Quote the listing below in its entirety.

◇ ◇ ◇ ◇ ◇ ◇ ◇

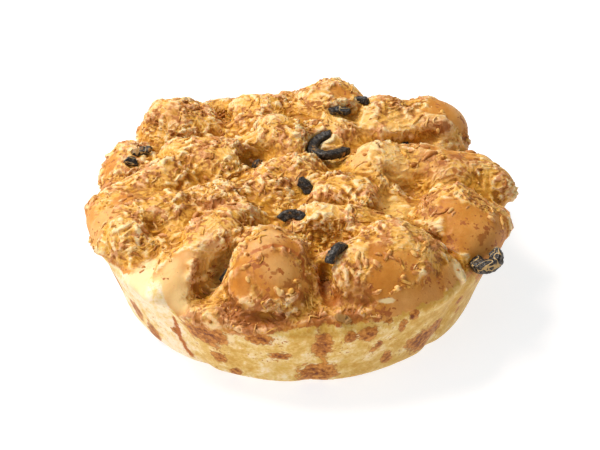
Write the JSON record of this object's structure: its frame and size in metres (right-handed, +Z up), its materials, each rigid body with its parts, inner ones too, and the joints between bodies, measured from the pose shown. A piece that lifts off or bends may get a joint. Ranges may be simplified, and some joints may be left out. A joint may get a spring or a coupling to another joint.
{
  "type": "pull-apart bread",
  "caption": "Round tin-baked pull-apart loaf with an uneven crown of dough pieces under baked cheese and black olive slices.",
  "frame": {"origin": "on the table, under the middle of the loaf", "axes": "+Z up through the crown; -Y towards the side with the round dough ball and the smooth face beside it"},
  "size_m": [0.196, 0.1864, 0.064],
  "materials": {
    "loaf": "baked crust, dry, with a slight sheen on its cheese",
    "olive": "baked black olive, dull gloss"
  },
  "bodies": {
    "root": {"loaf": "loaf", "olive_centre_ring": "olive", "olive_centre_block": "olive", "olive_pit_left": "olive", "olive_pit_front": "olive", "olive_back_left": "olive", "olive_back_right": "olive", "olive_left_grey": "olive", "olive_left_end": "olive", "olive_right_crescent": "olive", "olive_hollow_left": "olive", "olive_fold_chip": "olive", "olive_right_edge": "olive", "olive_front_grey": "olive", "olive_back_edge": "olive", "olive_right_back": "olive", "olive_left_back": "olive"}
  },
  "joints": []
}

◇ ◇ ◇ ◇ ◇ ◇ ◇

● **Response below**:
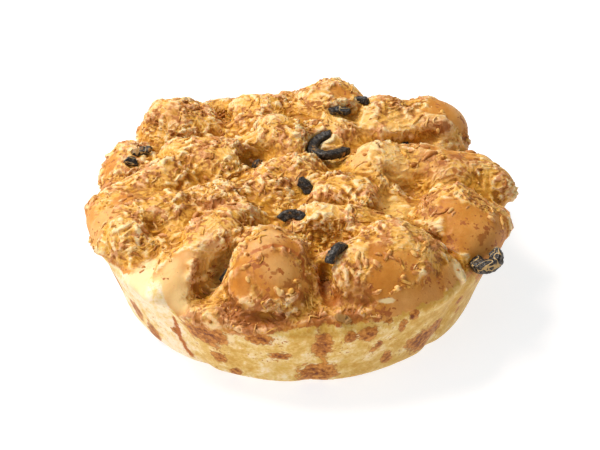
Write the JSON record of this object's structure: its frame and size in metres (right-handed, +Z up), its materials, each rigid body with its parts, inner ones too, and the joints between bodies, measured from the pose shown. A piece that lifts off or bends may get a joint. Ranges may be simplified, and some joints may be left out. A joint may get a spring or a coupling to another joint.
{
  "type": "pull-apart bread",
  "caption": "Round tin-baked pull-apart loaf with an uneven crown of dough pieces under baked cheese and black olive slices.",
  "frame": {"origin": "on the table, under the middle of the loaf", "axes": "+Z up through the crown; -Y towards the side with the round dough ball and the smooth face beside it"},
  "size_m": [0.196, 0.1864, 0.064],
  "materials": {
    "loaf": "baked crust, dry, with a slight sheen on its cheese",
    "olive": "baked black olive, dull gloss"
  },
  "bodies": {
    "root": {"loaf": "loaf", "olive_centre_ring": "olive", "olive_centre_block": "olive", "olive_pit_left": "olive", "olive_pit_front": "olive", "olive_back_left": "olive", "olive_back_right": "olive", "olive_left_grey": "olive", "olive_left_end": "olive", "olive_right_crescent": "olive", "olive_hollow_left": "olive", "olive_fold_chip": "olive", "olive_right_edge": "olive", "olive_front_grey": "olive", "olive_back_edge": "olive", "olive_right_back": "olive", "olive_left_back": "olive"}
  },
  "joints": []
}